There was a safety training and safety training means food, usually.  I skipped lunch in anticipation of pizza, brownies and the obligatory salad.  The meeting was moved from the normal meeting room to the executive conference room (which should have raised a flag).  I arrived, and there was no food.  We stared daggers at the meeting coordinator who waved her arms to the recessed overhead lights, the hi-definition projectors, the hardwood tables and the high-back leather chairs.

You can’t eat a leather chair.

I was first worried that the new lodge executive board wouldn’t have the skills and abilities needed to thrive in Scouting and direct the lodge.  All this washed away when the lodge 2nd vice chief presented a motion that passed that the new lodge chief couldn’t say “awesome” more than twice a meeting.

That’s how parli pro was meant to be used.

We had a lunch meeting with our new department manager for R&D who told us how our firm has done and what changes we might expect in the workplace.  We’ve done very well and are starting to reverse some of the cost cutting measures so sometime this week our water coolers will come back.  We prodded him more to see what else we could get and soon we found out if our luck continued we’d get all our old amenities back.  This manager was new so I figured I could try something.
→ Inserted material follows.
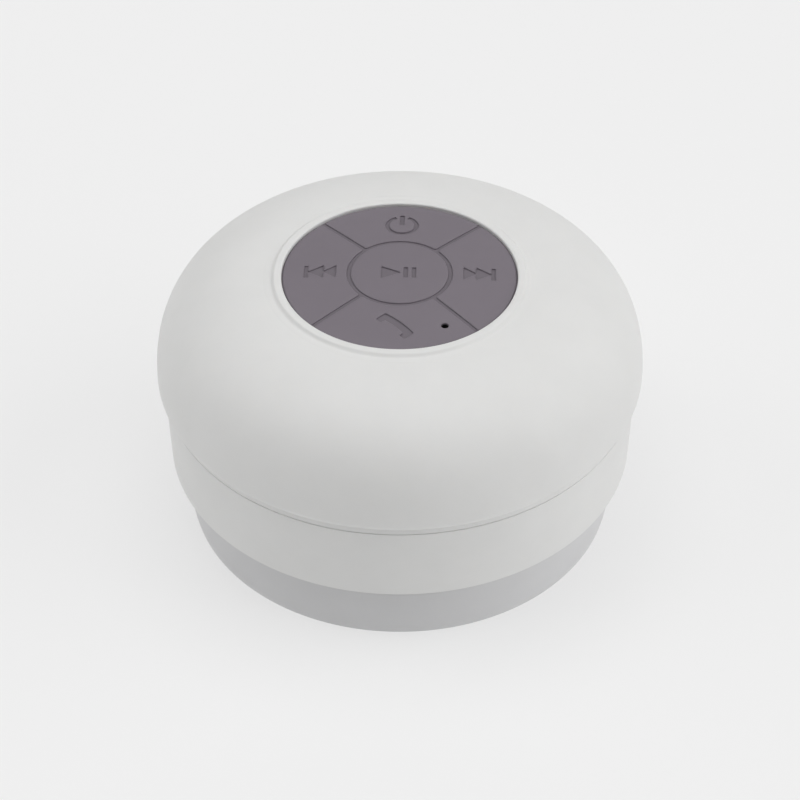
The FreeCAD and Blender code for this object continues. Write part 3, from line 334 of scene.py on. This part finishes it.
def smooth(obj, degrees=40):
    """Smooth shading with flat areas kept flat."""
    obj.data.shade_smooth()
    obj.data.set_sharp_from_angle(angle=math.radians(degrees))
    weighted = obj.modifiers.new("flat_first", "WEIGHTED_NORMAL")
    weighted.keep_sharp = True
    return obj


def turned(name, profile, segments=256):
    """Closed solid of revolution about Z from a closed loop of (radius, height), in metres."""
    points, rings = [], []
    for r, z in profile:
        if r < 1e-7:
            rings.append([len(points)] * segments)
            points.append((0, 0, z))
            continue
        rings.append(list(range(len(points), len(points) + segments)))
        for i in range(segments):
            a = 2 * math.pi * i / segments
            points.append((r * math.cos(a), r * math.sin(a), z))
    faces = []
    for low, high in zip(rings, rings[1:] + rings[:1]):
        for i in range(segments):
            j = (i + 1) % segments
            corner = []
            for index in (low[i], low[j], high[j], high[i]):
                if index not in corner:
                    corner.append(index)
            if len(corner) > 2:
                faces.append(corner)
    obj = mesh_object(name, points, faces)
    fix_normals(obj)
    return smooth(obj)


def fix_normals(obj):
    work = bmesh.new()
    work.from_mesh(obj.data)
    bmesh.ops.recalc_face_normals(work, faces=work.faces)
    work.to_mesh(obj.data)
    work.free()


def soft_corners(points, radius, steps=6, closed=True):
    """Rounds the corners of a flat outline. radius is one number, or one for each point."""
    radii = radius if isinstance(radius, (list, tuple)) else [radius] * len(points)
    made = []
    for i, (p, r) in enumerate(zip(points, radii)):
        p = Vector(p)
        end = not closed and i in (0, len(points) - 1)
        if end or r <= 0:
            made.append(tuple(p))
            continue
        a = (Vector(points[i - 1]) - p).normalized()
        b = (Vector(points[(i + 1) % len(points)]) - p).normalized()
        half = a.angle(b) / 2
        middle = p + (a + b).normalized() * (r / math.sin(half))
        start, stop = p + a * (r / math.tan(half)) - middle, p + b * (r / math.tan(half)) - middle
        made += [tuple(middle + turn_between(start, stop, k / steps)) for k in range(steps + 1)]
    return made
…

Me:  Do you think we could get our meeting budget back?  We used to have food during lunch meetings.
Manager:  I don’t see why not.
Me: So, we could bring back free bagels on Friday? (which we never had)
Manager: Well, I guess if we can justify it.
Another temp picking up on what I’m doing: So you’re saying, six months or so we could get the espresso machine back? (which we also never had)
Manager: I love a good espresso.

By the time we were done we’d almost gotten a soda fountain and build-your-own sundae bar.